Thursday, February 07, 2008

no more bad boys (probably can't say the same for bad decisions)

we all know the stereotype of the bad boy. i admit, i've fallen for a few. i've never seriously dated one, but i've 'hung around' a few, and um, may have made a bad decision or two concerning a rally-attending socialist venezuelan and also an underachiever rich-kid with bad words tattooed on his knuckles.

i am definitely making better decisions now, though! heck, the last guy i made a bad decision with was a really good guy! baby steps, right? right.....

so i saw vball dude at a church function last night. he was in line next to me for communion. we chatted some, and that was that. i hung around afterward hoping to talk to him some more, as i actually had something to tell him, but he was deep in conversation with someone else. i emailed him today, and when he emailed me back he mentioned the humanitarian trip through our church thathe was helping to plan, and added that if i wanted to help out, to just let him know. and before i really knew what i was doing, i hit reply and said, yup, i'd love to help out.

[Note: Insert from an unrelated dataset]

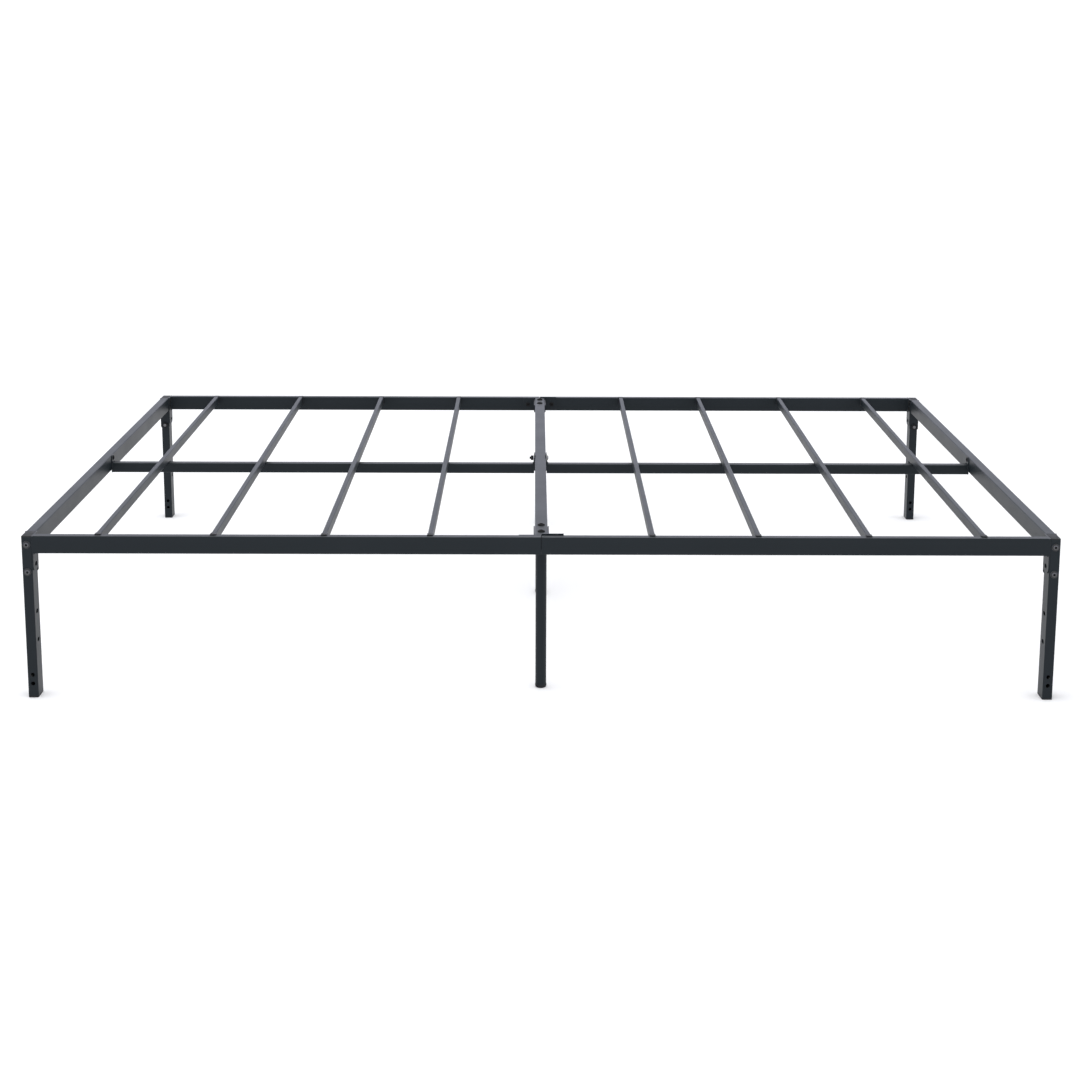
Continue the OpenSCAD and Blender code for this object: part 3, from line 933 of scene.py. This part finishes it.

and with the click of my mouse and the stroke of a few keys, i committed to a trip to new orleans in August to build houses.

now, in my defense, i was thinking about going on some kind of trip like that this year. a few years ago i went really far away (africa), and i'm not ready to shell out for that again right now. but new orleans is much more do-able. and i was thinking that with some of my experiences, i could help with leadership stuff if they need it. but before that email, i still wasn't sure if i was committing or not. but i think that now i am committed.

but, you know what? vball dude is a good guy. a really good guy. even though at this point i don't think he's being anything more than nice to me, i'm ok with me doing a few silly (but hopefully subtle) things to hang around him a little more. for the first time in a while. i've found a good, solid guy, and i'm intrigued. i'm intrigued by his goodness! that doesn't happen much. hopefully we'll become friends and i can see what he's really all about, and if he's as good as he seems.